The assessee had filed a reference application, also
under s. 66(1) the Income-tax Act in these cases. That
application was dismissed by the Tribunal on August 28,
1951. The assessee then made applications under s. 66(2) of
the Income-tax Act before the High Court requesting for
reference on certain question of law arising out of the
order, dated February 24, 1951, of the Tribunal. In these
applications, alsO, he did not ask for reference on a
question relating to Ground No. 1 (regarding adjustment of
standard profits). These applications were allowed by the
High Court by an order, dated April 12, 1956, whereby the
Tribunal was directed to state a case and refer for decision
certain questions of law to the High Court.

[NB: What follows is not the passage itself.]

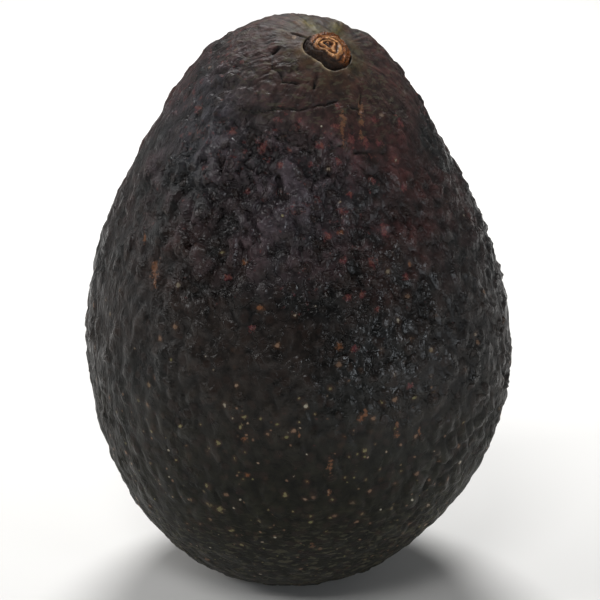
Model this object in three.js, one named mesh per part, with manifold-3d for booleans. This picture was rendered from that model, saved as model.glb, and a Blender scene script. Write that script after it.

Thereafter, during the proceedings before the Tribunal
for preparation of the statement of the case, the assessee
moved an application, dated July 23, 1957, requesting it to
refer the question of adjustment of standard profits on
account of increase and decrease in the capital in the
relevant periods to the High Court, in addition to the
questions of law directed by the High Court to be referred
to it. This application was rejected for the reason that
the question had not been raised in the reference applica-
tion, nor did it arise out of the appellate orders of the
Tribunal.
On July 24, 1957, the Tribunal stated the case and
made a reference on the other question to the High Court in
compliance with that Court’s order, dated April 12, 1956.
On November 4, 1968, the assessee filed a writ petition
in the High Court praying for a writ of Mandamus requiring
the Tribunal to consider his Ground No. 1 mentioned in the
Excess Profits Tax Appeals Nos. 651 and 660 of 1949 and 1950
and his subsequent application dated April 2, 1956.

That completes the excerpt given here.